## BEGIN

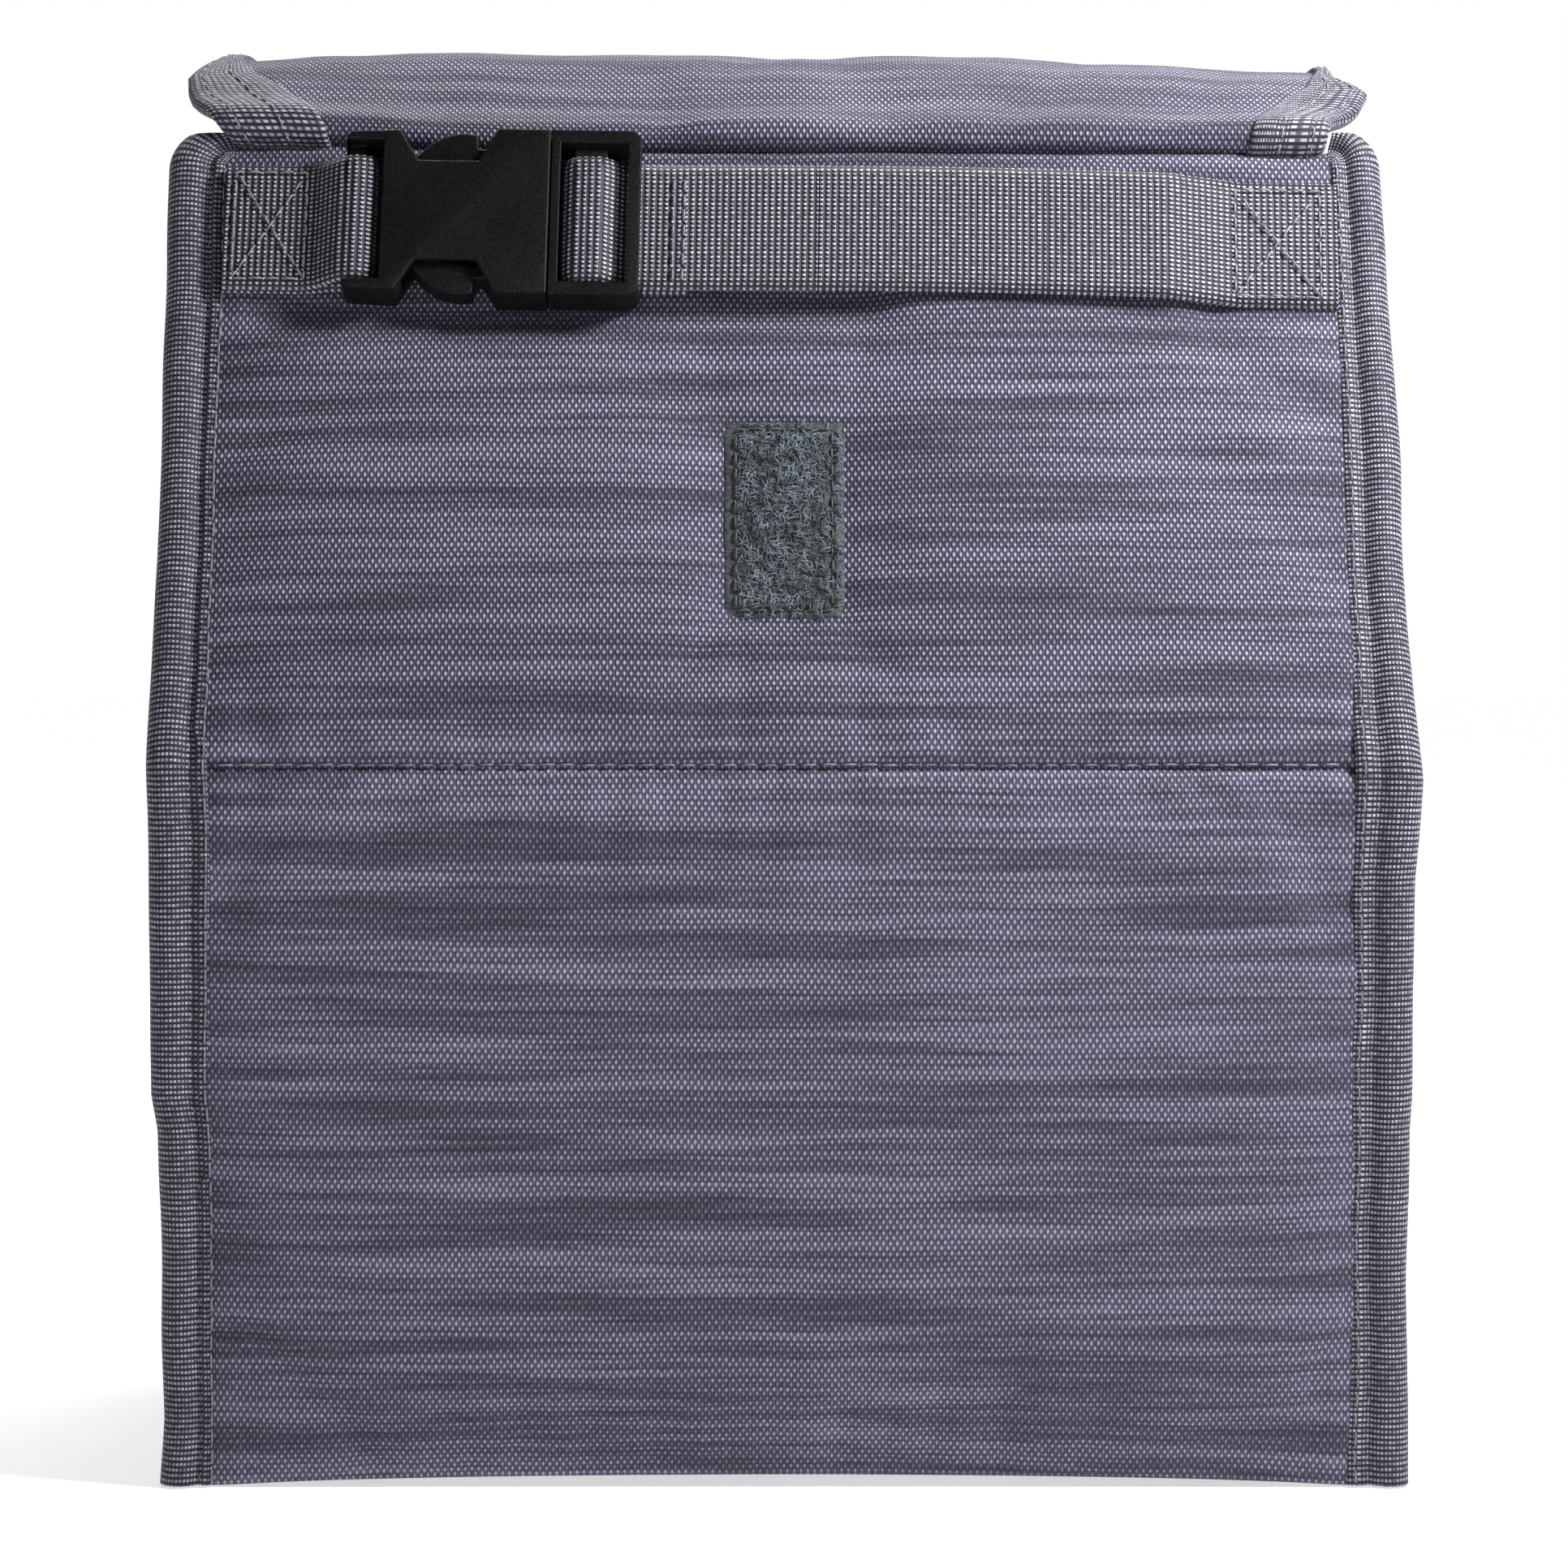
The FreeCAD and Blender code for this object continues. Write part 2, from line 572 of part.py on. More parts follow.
def make_strap():
    top = "strap_level + webbing_thickness"
    sewn_top = "sewn_level + webbing_thickness"
    webbing("strap_right_anchor", [
        ("anchor_right_end", "sewn_level"), ("anchor_right_bend", "sewn_level"),
        ("anchor_right_top", "strap_level"), ("strap_pivot", "strap_level"),
        ("strap_pivot", top), ("anchor_right_top", top),
        ("anchor_right_bend", sewn_top), ("anchor_right_end", sewn_top)])
    for label, start in (("strap_right_run", "strap_pivot"), ("strap_left_run", "strap_pivot - strap_link")):
        end = "%s - strap_link" % start
        webbing(label, [(start, "strap_level"), (end, "strap_level"), (end, top), (start, top)])
    ring_top = "bar_high + loop_clearance + webbing_thickness"
    ring_right = "-plug_bar_right + loop_clearance + webbing_thickness"
    ring_left = "-plug_bar_left - loop_clearance - webbing_thickness"
    webbing("strap_end_loop", [
        ("strap_pivot - 2 * strap_link", top), (ring_right + " + bend / 2", top),
        (ring_right, top + " + bend"), (ring_right, ring_top + " - bend"),
        (ring_right + " - bend", ring_top), (ring_left + " + bend", ring_top),
        (ring_left, ring_top + " - bend"), (ring_left, "tail_level + bend"),
        (ring_left + " + bend", "tail_level"), ("-tail_end", "tail_level"),
        ("-tail_end", "strap_level"), ("strap_pivot - 2 * strap_link", "strap_level")],
        bar_hole("-plug_bar_left", "-plug_bar_right", "bar_low", "bar_high"))
    loop_top = "loop_bar_high + loop_clearance + webbing_thickness"
    loop_low = "loop_bar_low - loop_clearance - webbing_thickness"
    loop_right = "-socket_slot_back + loop_clearance + webbing_thickness"
    loop_left = "-socket_end - loop_clearance - webbing_thickness"
    both_layers = "sewn_level + 2 * webbing_thickness"
    webbing("buckle_anchor_loop", [
        ("-anchor_left_end", "sewn_level"), ("-anchor_left_bend", "sewn_level"),
        (loop_left + " + bend", loop_low), (loop_right + " - bend", loop_low),
        (loop_right, loop_low + " + bend"), (loop_right, loop_top + " - bend"),
        (loop_right + " - bend", loop_top), (loop_left + " + bend", loop_top),
        (loop_left, loop_top + " - bend"), ("-anchor_left_bend", both_layers),
        ("-anchor_left_end", both_layers)],
        bar_hole("-socket_end", "-socket_slot_back", "loop_bar_low", "loop_bar_high"))


def bar_hole(left, right, low, high):
    """Space for a buckle bar inside a webbing loop."""
    left += " - loop_clearance"
    right += " + loop_clearance"
    low += " - loop_clearance"
    high += " + loop_clearance"
    return [(left, low), (right, low), (right, high), (left, high)]


def mirrored(half):
    """Closed outline from its upper half, which runs from one end of the middle line to the other."""
    return half + [(across, "-(%s)" % up) for across, up in reversed(half)]


def box_loop(left, right, half_width):
    return [(left, "-(%s)" % half_width), (right, "-(%s)" % half_width), (right, half_width), (left, half_width)]


def make_socket():
    """Female half: a flat shell, open at the plug's end, with side windows and a loop bar."""
    body = new_body("buckle_socket")
    half = [("-socket_front", "buckle_half_width"), ("-shoulder", "buckle_half_width"),
            ("-window_front", "window_half_width"), ("-window_back", "window_half_width"),
            ("-arm_start", "arm_half_width"), ("-arm_corner", "arm_end_half_width"),
            ("-socket_end", "end_half_width")]
    pad(body, outline(body, "XZ_Plane", [mirrored(half)], "buckle_low"), "buckle_high - buckle_low")
    whole = "buckle_high - buckle_low"
    slot = box_loop("-socket_slot_back", "-socket_slot_front", "slot_half_width")
    pocket(body, outline(body, "XZ_Plane", [slot], "buckle_low"), whole)
    over_bar = box_loop("-socket_end - 1", "-socket_slot_back", "slot_half_width")
    pocket(body, outline(body, "XZ_Plane", [over_bar], "buckle_low"), "loop_bar_low - buckle_low")
    pocket(body, outline(body, "XZ_Plane", [over_bar], "loop_bar_high"), "buckle_high - loop_bar_high")
    cavity = box_loop("-cavity_end", "-socket_front + 1", "cavity_half_width")
    pocket(body, outline(body, "XZ_Plane", [cavity], "cavity_low"), "cavity_high - cavity_low")
    body.Placement = BUCKLE_PLACE


def make_plug():
    """Male half: a slotted frame with a centre bar for the strap and a guide tongue."""
    body = new_body("buckle_plug")
    frame = box_loop("-plug_front", "-plug_outer_end", "buckle_half_width")
    frame_pad = pad(body, outline(body, "XZ_Plane", [frame], "plug_low"), "plug_high - plug_low")
    fillet_edges(body, frame_pad, "corner_radius",
                 lambda edge: along(edge, Vector(0, 1, 0)) and abs(edge.Vertexes[0].X + size("plug_outer_end")) < 0.01)
    window = box_loop("-plug_front_wall", "-plug_outer_bar", "slot_half_width")
    pocket(body, outline(body, "XZ_Plane", [window], "plug_low"), "plug_high - plug_low")
    tunnel = box_loop("-plug_outer_bar - 0.5", "-plug_outer_end + 1", "slot_half_width")
    pocket(body, outline(body, "XZ_Plane", [tunnel], "plug_low"), "strap_tunnel - plug_low")
    bar = box_loop("-plug_bar_left", "-plug_bar_right", "slot_half_width + 0.5")
    pad(body, outline(body, "XZ_Plane", [bar], "bar_low"), "bar_high - bar_low")
    tongue = box_loop("-tongue_end", "-plug_front + 0.5", "tongue_half_width")
    pad(body, outline(body, "XZ_Plane", [tongue], "tongue_low"), "tongue_high - tongue_low")
    body.Placement = BUCKLE_PLACE


PRONG_OUTLINE = [
    ("-prong_root", "12.4"), ("-50", "12.3"), ("-window_front - 0.1", "12.4"), ("-window_front - 0.3", "15.2"),
    ("-57", "15.4"), ("-60", "14.7"), ("-62.5", "13.1"), ("-65", "10.6"), ("-66", "9.3"), ("-65.5", "8.5"),
    ("-62", "8.7"), ("-56", "9.7"), ("-50", "10.5"), ("-prong_root", "10.4")]


def make_prongs():
    for label, side in (("prong_upper", 1), ("prong_lower", -1)):
        body = new_body(label)
        loop = [(across, "%d * (%s)" % (side, up)) for across, up in PRONG_OUTLINE]
        pad(body, outline(body, "XZ_Plane", [loop], "prong_low"), "prong_high - prong_low")
        body.Placement = BUCKLE_PLACE


# ---------------------------------------------------------------- make, check and write

def check_document():
    for item in document.Objects:
        if "Invalid" in item.State or "Error" in item.State:
            raise RuntimeError("%s did not compute: %s" % (item.Label, item.State))
    for node in NODES:
        if node.Shape.isNull() or not node.Shape.isValid():
            raise RuntimeError("%s has no valid shape" % node.Label)
        if not node.Shape.Solids:
            raise RuntimeError("%s has no solid" % node.Label)


def write_nodes():
    os.makedirs("parts", exist_ok=True)
    for node in NODES:
        node.Shape.exportStep("parts/%s.step" % node.Label)


make_walls()
make_corner_bindings()
make_roof()
make_hanging_front()
make_lip()
make_zip()
make_zip_slider()
make_zip_stops()
make_loop_patch()
make_strap()
make_socket()
make_plug()
make_prongs()
document.recompute()
check_document()
write_nodes()
print("%d nodes written" % len(NODES))
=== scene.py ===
"""Looks for the soft insulated lunch bag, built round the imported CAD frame.

Lengths are in millimetres until make_mesh turns them into metres. A point on a wall is
(x, s, n): across the bag, up the wall from the floor, and out from the wall. A point on the
folded top is (x, run, out): across, along its side view from the back crease, and out from it.
"""
import bpy
import json
import math
import numpy as np
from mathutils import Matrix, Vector

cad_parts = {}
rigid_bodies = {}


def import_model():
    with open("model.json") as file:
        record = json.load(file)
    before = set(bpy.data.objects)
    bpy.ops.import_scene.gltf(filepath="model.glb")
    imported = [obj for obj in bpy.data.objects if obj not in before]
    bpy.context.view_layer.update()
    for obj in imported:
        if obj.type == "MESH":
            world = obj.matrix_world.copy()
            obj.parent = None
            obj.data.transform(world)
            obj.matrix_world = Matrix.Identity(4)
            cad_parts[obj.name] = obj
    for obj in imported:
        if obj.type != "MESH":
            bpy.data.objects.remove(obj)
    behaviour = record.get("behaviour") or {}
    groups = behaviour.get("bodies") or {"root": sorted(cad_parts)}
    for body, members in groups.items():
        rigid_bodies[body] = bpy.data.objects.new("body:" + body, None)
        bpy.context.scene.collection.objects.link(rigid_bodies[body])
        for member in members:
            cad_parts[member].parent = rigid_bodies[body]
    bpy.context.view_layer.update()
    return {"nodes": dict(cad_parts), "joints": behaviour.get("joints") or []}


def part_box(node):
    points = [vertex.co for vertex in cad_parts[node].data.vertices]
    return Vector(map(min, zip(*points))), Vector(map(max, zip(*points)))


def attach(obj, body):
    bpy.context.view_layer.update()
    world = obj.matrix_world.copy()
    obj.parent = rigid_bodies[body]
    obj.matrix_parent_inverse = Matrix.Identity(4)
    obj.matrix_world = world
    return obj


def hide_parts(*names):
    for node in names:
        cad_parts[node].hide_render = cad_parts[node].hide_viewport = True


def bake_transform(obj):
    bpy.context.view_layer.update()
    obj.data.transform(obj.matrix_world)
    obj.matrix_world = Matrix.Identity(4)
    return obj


MM = 0.001
WEAVE = "weave"

for left_over in list(bpy.data.objects):
    bpy.data.objects.remove(left_over, do_unlink=True)
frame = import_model()
scene = bpy.context.scene
rng = np.random.default_rng(7)


# ---------------------------------------------------------------- measures read from the frame

def box_mm(node):
    low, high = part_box(node)
    return np.array(low) / MM, np.array(high) / MM


JOINTS = {joint["name"]: joint for joint in frame["joints"]}


def pivot_mm(name):
    return np.array(JOINTS[name]["pos_m"]) / MM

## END

§ **Short exercise**
Everything from the line with "bpy.data.objects.remove(obj)" through the line with "points = [vertex.co", both ends included, should be repeated exactly; nothing else should appear.

§ **Result of this exercise**
            bpy.data.objects.remove(obj)
    behaviour = record.get("behaviour") or {}
    groups = behaviour.get("bodies") or {"root": sorted(cad_parts)}
    for body, members in groups.items():
        rigid_bodies[body] = bpy.data.objects.new("body:" + body, None)
        bpy.context.scene.collection.objects.link(rigid_bodies[body])
        for member in members:
            cad_parts[member].parent = rigid_bodies[body]
    bpy.context.view_layer.update()
    return {"nodes": dict(cad_parts), "joints": behaviour.get("joints") or []}


def part_box(node):
    points = [vertex.co for vertex in cad_parts[node].data.vertices]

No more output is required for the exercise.